Bob Dylan ha vinto il Premio Nobel per la letteratura 2016. Questa è una notizia di proporzioni sbalorditive. Perché? Perché per la prima volta la canzone viene considerata espressione artistica di primo piano, e non brutta e furba sorella della poesia. La motivazione del riconoscimento, infatti, recita così: «Per aver creato nuove espressioni poetiche all’interno della grande tradizione della canzone americana». La canzone dunque è considerata espressione letteraria autonoma, questo è il punto; non solo Dylan è il primo cantautore ad aver vinto il Nobel per la letteratura: lo ha vinto per quella forma letteraria esclusiva che è la canzone.

Chi segue queste pagine ricorderà diversi miei scritti che hanno trattato questo tema; o l’intervista a Guccini effettuata per un lavoro sul canone letterario della canzone d’autore. Soprattutto in quest’ambito, il Nobel a Dylan ha da noi un’enorme importanza storica: l’Italia è stata fino a oggi molto restìa a considerare la canzone come forma letteraria. “Certo, perché c’è anche la musica” potrebbe dire qualcuno. Ma nemmeno il teatro esaurisce la propria scrittura sulla pagina scritta. Eppure, a chi verrebbe mai in mente che Shakespeare o Goldoni non facciano letteratura? E che l’Amleto o La locandiera non siano opere letterarie?

Di sicuro l’oggetto artistico “canzone” contempla al suo interno diversi generi: alcuni sono più letterari di altri. Il fatto è che, a livello critico, accademico e giornalistico, musica e letteratura in Italia sono purtroppo più lontane di quanto si possa credere. E che questo succeda nel nostro Paese, con la nostra storia e il nostro passato, è letteralmente assurdo.

Da una parte c’è il mondo delle lettere, dove, se è prassi consolidata giudicare in genere non letterariamente validi certi testi dei libretti d’Opera, neanche i cantautori godono ancora oggi di particolare considerazione. A parte qualche caso isolato di insegnanti che si soffermano per qualche lezione sulle pochissime pagine in cui sono relegati nelle antologie scolastiche, e qualche sparuta traccia all’esame di Maturità, il canone letterario italiano esclude i cantautori dal novero degli artisti da prendere in considerazione. Strutturalmente si fa ben poco, basti pensare che, come ho già scritto altrove, il sistema universitario italiano non fornisce un’adeguata preparazione ai professori, che per il nostro ordinamento possono insegnare materie umanistiche pur essendo del tutto digiuni di nozioni musicali.

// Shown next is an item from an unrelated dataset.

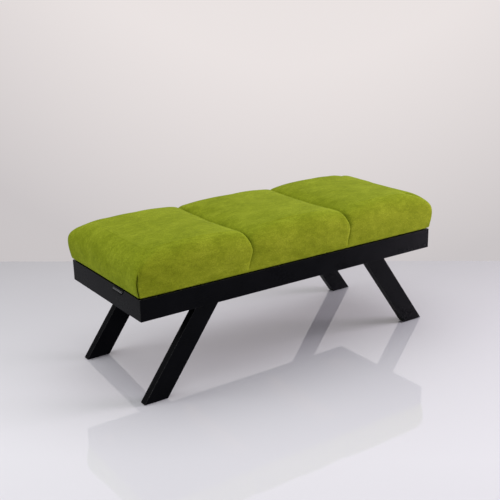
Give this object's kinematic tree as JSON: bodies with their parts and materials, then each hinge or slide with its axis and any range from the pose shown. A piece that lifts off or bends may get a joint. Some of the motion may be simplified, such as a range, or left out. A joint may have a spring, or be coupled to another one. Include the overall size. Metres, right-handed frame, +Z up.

Le cose non vanno meglio per ciò che riguarda la maggior parte dei critici, ma soprattutto dei giornalisti musicali italiani e di certi addetti ai lavori, che guardano con sospetto l’accostamento dei cantautori alla letteratura. Il più delle volte, per loro il mondo delle lettere sembra essere troppo opprimente, mentre invece la canzone è “free” – o, peggio, “easy” –, contempla più la sociologia che le discipline estetiche, e, nei casi estremi, non andrebbe presa troppo sul serio. L’Italia, anche in alcune delle più alte e insospettabili sfere accademiche o dei media, è un paese di tifosi; questo, invece, è un argomento su cui mi sembra che valga la pena riflettere.

Una cosa è certa: da oggi qualcosa è cambiato davvero. E allora forse è giusto chiudere con le parole di Francesco De Gregori: «È una notizia che mi riempie di gioia, vorrei dire non è mai troppo tardi. Il Nobel assegnato a Dylan non è solo un premio al più grande scrittore di canzoni di tutti i tempi ma anche il riconoscimento definitivo che le canzoni fanno parte a pieno titolo della letteratura di oggi e possono raccontare, alla pari della scrittura, del cinema e del teatro, il mondo e le storie degli uomini». Come dargli torno?